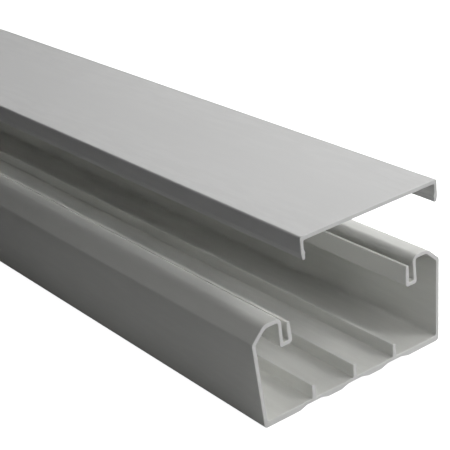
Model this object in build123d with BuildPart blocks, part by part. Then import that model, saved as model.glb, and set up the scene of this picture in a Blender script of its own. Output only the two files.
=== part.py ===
from build123d import *
import math
import os

# Cord cover raceway: surface trunking sold as straight stock, in two extruded pieces.
# The length runs along Y, the section lies in the XZ plane, and Z = 0 is the underside.
# The base channel carries the cords. Its edges are hollow rounded shoulders, each ending in
# an upright U-shaped slot with a catch lip. The cover has a barbed leg along each long edge,
# which goes down into the slot. Here the cover is off: raised above its seat and pulled
# forward past the cut end of the base.

# Overall sizes of the stock; the width is taken over the knees' corners, before they are rounded
stock_length = 2000.0
overall_width = 100.0
overall_height = 45.0

# Sheet thicknesses of the base; the floor is thicker, because grooves run along its underside
wall = 1.8
floor_sheet = 2.8
shoulder_sheet = 1.8
slot_sheet = 1.7

# Outer wall: it leans outwards from the foot to the knee
wall_lean = 2.1
foot_radius = 1.8
inner_foot_radius = 1.2
knee_radius = 1.5
inner_knee_radius = 0.5

# Shoulder: a straight facet runs from the knee up to a flat crest, which turns down into the slot
shoulder_width = 15.0
knee_drop = 6.4
crest_inset = 6.4
crest_radius = 5.5
slot_edge_radius = 2.8

# Cover sheet and its barbed legs
cover_sheet = 1.7
leg_sheet = 1.5
leg_lean = 0.5
leg_tip_sheet = 1.4
leg_tip_radius = 0.45
leg_root_radius = 0.8
barb_rise = 2.5
barb_reach = 0.6
barb_run_in = 1.3
barb_run_out = 0.9
barb_radius = 0.3

# Slot and catch lip
slot_depth = 7.8
slot_relief = 0.3
slot_corner_radius = 0.7
slot_inner_radius = 1.5
slot_leg_radius = 1.3
lip_drop = 3.4
lip_neck_drop = 4.4
lip_top_sheet = 1.3
lip_belly_sheet = 1.95
lip_top_radius = 0.35

# Play between the cover and the slot
slot_side_clearance = 0.15
catch_clearance = 0.15
seat_clearance = 0.05
tip_clearance = 0.15

# Ribs on the floor, thicker at the foot, and the grooves under them
rib_count = 3
rib_pitch = 22.1
rib_foot_sheet = 2.2
rib_tip_sheet = 1.6
rib_top = 8.8
rib_root_radius = 0.5
rib_tip_radius = 0.4
groove_mouth = 15.0
groove_roof = 8.0
groove_depth = 1.2

# Where the loose cover is held
cover_lift = 40.55
cover_pull = 16.0

# Places that follow from the sizes, across the base
half_width = overall_width / 2
foot_half_width = half_width - wall_lean
crest_x = half_width - crest_inset
facet_angle = math.atan2(knee_drop, crest_inset)
inner_crest_x = crest_x - shoulder_sheet * math.tan(facet_angle / 2)
slot_outer_x = half_width - shoulder_width
slot_leg_x = slot_outer_x + slot_sheet
cover_half = slot_outer_x - slot_side_clearance
leg_inner_x = cover_half - leg_sheet
barb_x = leg_inner_x - barb_reach
lip_neck_x = barb_x - catch_clearance
lip_belly_x = lip_neck_x - lip_belly_sheet
lip_foot_x = lip_neck_x - slot_relief
lip_top_x = lip_neck_x - slot_relief / 2
rib_places = [(i - (rib_count - 1) / 2) * rib_pitch for i in range(rib_count)]

# Heights that follow from the sizes
knee_height = overall_height - knee_drop
inner_crest_height = overall_height - shoulder_sheet
inner_knee_rise = (half_width - wall - inner_crest_x) * math.tan(facet_angle)
lip_top = overall_height - lip_drop
lip_neck_height = lip_top - lip_neck_drop
slot_floor_height = lip_top - slot_depth
slot_underside = slot_floor_height - slot_sheet
cover_top = lip_top + seat_clearance + cover_sheet + cover_lift
leg_tip_z = cover_top - cover_sheet - seat_clearance - slot_depth + tip_clearance
barb_z = leg_tip_z + barb_rise

# Slopes of the grooves' and the ribs' sides, and where the two pieces start along the length
groove_angle = math.degrees(math.atan2(groove_depth, (groove_mouth - groove_roof) / 2))
rib_angle = math.degrees(math.atan2(rib_top, (rib_foot_sheet - rib_tip_sheet) / 2))
rib_root_half = rib_foot_sheet / 2 - floor_sheet / math.tan(math.radians(rib_angle))
base_start = cover_pull / 2 - stock_length / 2
cover_start = -cover_pull / 2 - stock_length / 2


def corners(sketch, *places):
    """The sketch's corners that lie nearest to the given places."""
    return [sketch.vertices().sort_by_distance((x, z))[0] for x, z in places]


# Corners of the outer skin
knee = (half_width, knee_height)
crest = (crest_x, overall_height)
slot_edge = (slot_outer_x, overall_height)

# The same skin on its hollow side
wall_slope = wall_lean / knee_height
inner_foot = (foot_half_width - wall + wall_slope * floor_sheet, floor_sheet)
inner_knee = (half_width - wall, inner_crest_height - inner_knee_rise)
inner_crest = (inner_crest_x, inner_crest_height)
inner_slot_edge = (slot_leg_x, inner_crest_height)

# Corners of the slot and of its catch lip
slot_foot_outer = (slot_outer_x, slot_floor_height)
slot_foot_inner = (lip_foot_x, slot_floor_height)
lip_neck = (lip_neck_x, lip_neck_height)
lip_belly = (lip_belly_x, lip_neck_height)
lip_top_outer = (lip_top_x, lip_top)
lip_top_inner = (lip_top_x - lip_top_sheet, lip_top)
slot_under_inner = (lip_foot_x - slot_sheet, slot_underside)
slot_under_outer = (slot_leg_x, slot_underside)

# Corners of the cover's leg, from its outer face round the tip to its root
leg_bend = (cover_half, barb_z)
leg_tip_outer = (cover_half - leg_lean, leg_tip_z)
leg_tip_inner = (cover_half - leg_lean - leg_tip_sheet, leg_tip_z)
barb_under = (leg_inner_x - leg_lean / 2, barb_z - barb_run_out)
barb_point = (barb_x, barb_z)
barb_shoulder = (leg_inner_x, barb_z + barb_run_in)
leg_root = (leg_inner_x, cover_top - cover_sheet)

# Base channel: one hollow shoulder and half the floor are drawn, then mirrored
with BuildPart() as base_channel:
    with BuildSketch(Plane.XZ.offset(-base_start)) as base_section:
        with BuildLine():
            Polyline((0, 0), (foot_half_width, 0), knee, crest, slot_edge)
            Polyline(slot_edge, slot_foot_outer, slot_foot_inner)
            ThreePointArc(slot_foot_inner, lip_neck, lip_top_outer)
            Line(lip_top_outer, lip_top_inner)
            ThreePointArc(lip_top_inner, lip_belly, slot_under_inner)
            Polyline(slot_under_inner, slot_under_outer, inner_slot_edge)
            Polyline(inner_slot_edge, inner_crest, inner_knee, inner_foot, (0, floor_sheet))
            mirror(about=Plane.YZ)
        make_face()
        with GridLocations(rib_pitch, 0, rib_count, 1):
            Trapezoid(rib_foot_sheet, rib_top, rib_angle, align=(Align.CENTER, Align.MIN))
            Trapezoid(
                groove_mouth,
                groove_depth,
                groove_angle,
                align=(Align.CENTER, Align.MIN),
                mode=Mode.SUBTRACT,
            )
        for side in (1, -1):
            fillet(corners(base_section, (side * foot_half_width, 0)), foot_radius)
            fillet(corners(base_section, (side * inner_foot[0], inner_foot[1])), inner_foot_radius)
            fillet(corners(base_section, (side * knee[0], knee[1])), knee_radius)
            fillet(corners(base_section, (side * inner_knee[0], inner_knee[1])), inner_knee_radius)
            fillet(corners(base_section, (side * crest[0], crest[1])), crest_radius)
            fillet(
                corners(base_section, (side * inner_crest[0], inner_crest[1])),
                crest_radius - shoulder_sheet,
            )
            fillet(corners(base_section, (side * slot_edge[0], slot_edge[1])), slot_edge_radius)
            fillet(
                corners(base_section, (side * inner_slot_edge[0], inner_slot_edge[1])),
                slot_edge_radius - shoulder_sheet,
            )
            slot_feet = [(side * x, z) for x, z in (slot_foot_outer, slot_foot_inner)]
            fillet(corners(base_section, *slot_feet), slot_corner_radius)
            lip_tops = [(side * x, z) for x, z in (lip_top_outer, lip_top_inner)]
            fillet(corners(base_section, *lip_tops), lip_top_radius)
            fillet(
                corners(base_section, (side * slot_under_inner[0], slot_underside)),
                slot_inner_radius,
            )
            fillet(corners(base_section, (side * slot_leg_x, slot_underside)), slot_leg_radius)
        rib_feet = [(x + s * rib_root_half, floor_sheet) for x in rib_places for s in (1, -1)]
        fillet(corners(base_section, *rib_feet), rib_root_radius)
        rib_tips = [(x + s * rib_tip_sheet / 2, rib_top) for x in rib_places for s in (1, -1)]
        fillet(corners(base_section, *rib_tips), rib_tip_radius)
    extrude(amount=-stock_length)

# Cover: a flat sheet with a barbed leg down each long edge
with BuildPart() as snap_cover:
    with BuildSketch(Plane.XZ.offset(-cover_start)) as cover_section:
        with BuildLine():
            Polyline((0, cover_top), (cover_half, cover_top), leg_bend, leg_tip_outer)
            Polyline(leg_tip_outer, leg_tip_inner, barb_under, barb_point, barb_shoulder)
            Polyline(barb_shoulder, leg_root, (0, cover_top - cover_sheet))
            mirror(about=Plane.YZ)
        make_face()
        for side in (1, -1):
            fillet(corners(cover_section, (side * leg_root[0], leg_root[1])), leg_root_radius)
            leg_tips = [(side * x, z) for x, z in (leg_tip_outer, leg_tip_inner)]
            fillet(corners(cover_section, *leg_tips), leg_tip_radius)
            fillet(corners(cover_section, (side * barb_point[0], barb_point[1])), barb_radius)
    extrude(amount=-stock_length)

base_channel.part.label = "base_channel"
snap_cover.part.label = "snap_cover"

os.makedirs("parts", exist_ok=True)
export_step(base_channel.part, "parts/base_channel.step")
export_step(snap_cover.part, "parts/snap_cover.step")
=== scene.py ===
import math

import bmesh
import bpy
from bpy.props import FloatProperty, FloatVectorProperty, IntProperty, PointerProperty
from mathutils import Matrix, Vector


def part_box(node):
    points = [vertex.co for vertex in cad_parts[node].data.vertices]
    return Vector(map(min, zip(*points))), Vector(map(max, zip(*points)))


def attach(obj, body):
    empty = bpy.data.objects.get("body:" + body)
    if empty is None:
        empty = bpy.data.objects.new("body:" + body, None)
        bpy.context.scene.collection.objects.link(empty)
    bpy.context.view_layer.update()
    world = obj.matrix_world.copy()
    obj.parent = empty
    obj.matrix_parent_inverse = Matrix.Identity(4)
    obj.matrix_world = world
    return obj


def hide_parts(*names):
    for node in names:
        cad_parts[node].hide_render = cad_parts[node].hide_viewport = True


bl_info = {
    "name": "Cord cover raceway",
    "version": (1, 0, 0),
    "blender": (4, 5, 0),
    "location": "3D View > Sidebar > Raceway",
    "description": "Two extruded lengths of surface trunking, base and snap cover, with their finish",
    "category": "Object",
}

# Everything is in metres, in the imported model's frame: length along Y, section in XZ.
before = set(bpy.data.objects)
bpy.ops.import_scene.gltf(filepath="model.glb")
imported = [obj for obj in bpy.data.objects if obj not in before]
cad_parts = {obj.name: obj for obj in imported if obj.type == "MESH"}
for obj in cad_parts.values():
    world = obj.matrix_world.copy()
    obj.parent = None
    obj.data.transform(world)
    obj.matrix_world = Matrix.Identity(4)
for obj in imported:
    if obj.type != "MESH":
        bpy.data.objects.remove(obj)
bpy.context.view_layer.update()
base_low, base_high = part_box("base_channel")
cover_low, cover_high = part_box("snap_cover")

MM = 0.001

# Round stretches of the sections: an arc's largest step, its fewest steps, and the lip's steps
ARC_STEP = math.radians(9)
FEWEST_STEPS = 3
LIP_FACE_STEPS = 7
LIP_BACK_STEPS = 5

# An edge of this radius or less wears fully, and faces meet sharply beyond this angle
SHARP_RADIUS = 1.0 * MM
SHARP_ANGLE = math.radians(25)

# How quickly the sawn edge's unevenness changes from one point of a section to the next
CHATTER_QUICK = 7.3
CHATTER_SLOW = 2.9

# The picture in pixels, the sensor in millimetres, then the camera's reach and half the floor in metres
PICTURE_SIDE = 450
SENSOR_SIDE = 36
CAMERA_NEAR = 0.01
CAMERA_FAR = 200
FLOOR_REACH = 60


# Settings


def length(name, description, millimetres):
    """A length setting, given in millimetres."""
    return FloatProperty(
        name=name, description=description, default=millimetres * MM, unit="LENGTH", precision=5
    )


def amount(name, description, default, low=0.0, high=1.0):
    """A plain number setting."""
    return FloatProperty(name=name, description=description, default=default, min=low, max=high)


def colour(name, description, default):
    """A colour setting."""
    return FloatVectorProperty(
        name=name, description=description, default=default, subtype="COLOR", min=0.0, max=1.0
    )


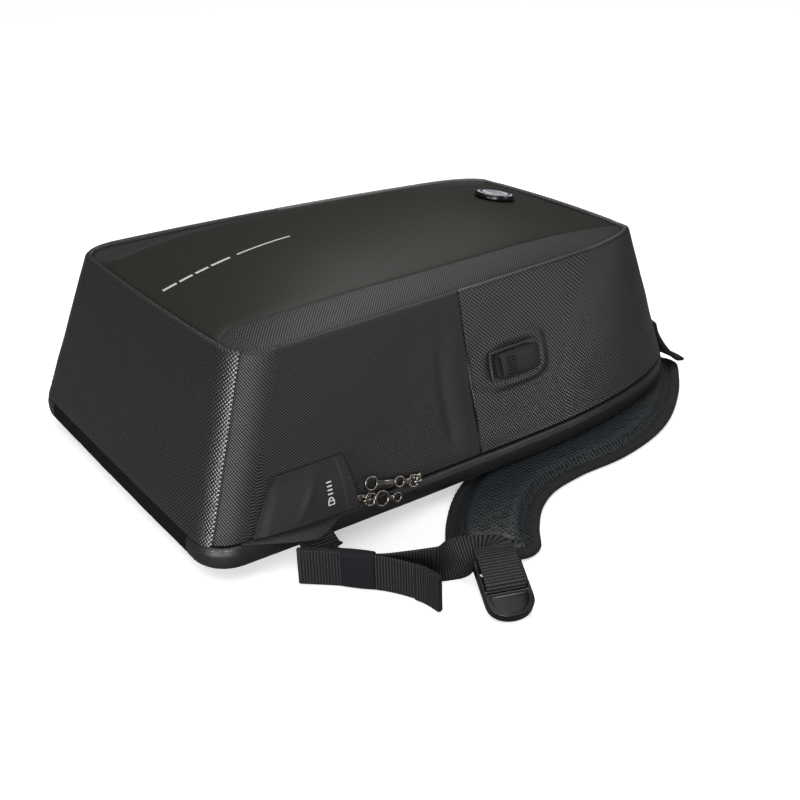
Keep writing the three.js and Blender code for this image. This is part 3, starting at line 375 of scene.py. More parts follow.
def smooth_line(points, steps):
    """A centripetal Catmull-Rom line through points, read at even distances along it.

    Each span is the cubic a + b s + c s^2 + d s^3 whose end tangents come from the divided
    differences over knots spaced by the square root of the distances.
    """
    p = np.asarray(points, float)
    p = np.concatenate([[2 * p[0] - p[1]], p, [2 * p[-1] - p[-2]]])
    p0, p1, p2, p3 = p[:-3], p[1:-2], p[2:-1], p[3:]
    pairs = ((p0, p1), (p1, p2), (p2, p3))
    d0, d1, d2 = (np.sqrt(np.linalg.norm(b - a, axis=1))[:, None] for a, b in pairs)
    t1 = ((p1 - p0) / d0 - (p2 - p0) / (d0 + d1) + (p2 - p1) / d1) * d1
    t2 = ((p2 - p1) / d1 - (p3 - p1) / (d1 + d2) + (p3 - p2) / d2) * d1
    s = np.linspace(0, 1, 60, endpoint=False)[None, :, None]
    a, b = p1[:, None], t1[:, None]
    c = (-3 * p1 + 3 * p2 - 2 * t1 - t2)[:, None]
    d = (2 * p1 - 2 * p2 + t1 + t2)[:, None]
    fine = np.concatenate([(a + b * s + c * s**2 + d * s**3).reshape(-1, 3), p[-2:-1]])
    run = run_lengths(fine)
    return read_line(np.linspace(0, run[-1], steps), run, fine)


def run_of(line):
    """Unit tangents of a line."""
    return unit(np.gradient(line, axis=0))


def length_of(line):
    """The length of a line in space."""
    return float(np.linalg.norm(np.diff(line, axis=0), axis=1).sum())


# Materials


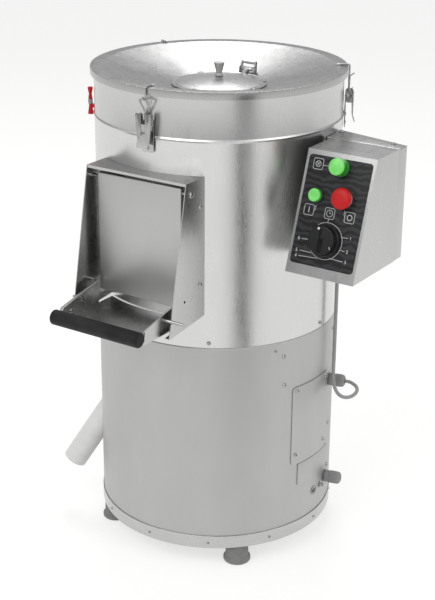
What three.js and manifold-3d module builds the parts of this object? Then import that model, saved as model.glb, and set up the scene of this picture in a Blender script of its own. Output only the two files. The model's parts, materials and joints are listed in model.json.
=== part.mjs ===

AIM OF THE EXERCISE |
Begin at the line containing "fillet(corners(cover_section, *leg_tips), leg_tip_radius)", end at the line containing "# Everything is", and reproduce every line in that range exactly, both ends included.

RESPONSE |
            fillet(corners(cover_section, *leg_tips), leg_tip_radius)
            fillet(corners(cover_section, (side * barb_point[0], barb_point[1])), barb_radius)
    extrude(amount=-stock_length)

base_channel.part.label = "base_channel"
snap_cover.part.label = "snap_cover"

os.makedirs("parts", exist_ok=True)
export_step(base_channel.part, "parts/base_channel.step")
export_step(snap_cover.part, "parts/snap_cover.step")
=== scene.py ===
import math

import bmesh
import bpy
from bpy.props import FloatProperty, FloatVectorProperty, IntProperty, PointerProperty
from mathutils import Matrix, Vector


def part_box(node):
    points = [vertex.co for vertex in cad_parts[node].data.vertices]
    return Vector(map(min, zip(*points))), Vector(map(max, zip(*points)))


def attach(obj, body):
    empty = bpy.data.objects.get("body:" + body)
    if empty is None:
        empty = bpy.data.objects.new("body:" + body, None)
        bpy.context.scene.collection.objects.link(empty)
    bpy.context.view_layer.update()
    world = obj.matrix_world.copy()
    obj.parent = empty
    obj.matrix_parent_inverse = Matrix.Identity(4)
    obj.matrix_world = world
    return obj


def hide_parts(*names):
    for node in names:
        cad_parts[node].hide_render = cad_parts[node].hide_viewport = True


bl_info = {
    "name": "Cord cover raceway",
    "version": (1, 0, 0),
    "blender": (4, 5, 0),
    "location": "3D View > Sidebar > Raceway",
    "description": "Two extruded lengths of surface trunking, base and snap cover, with their finish",
    "category": "Object",
}

# Everything is in metres, in the imported model's frame: length along Y, section in XZ.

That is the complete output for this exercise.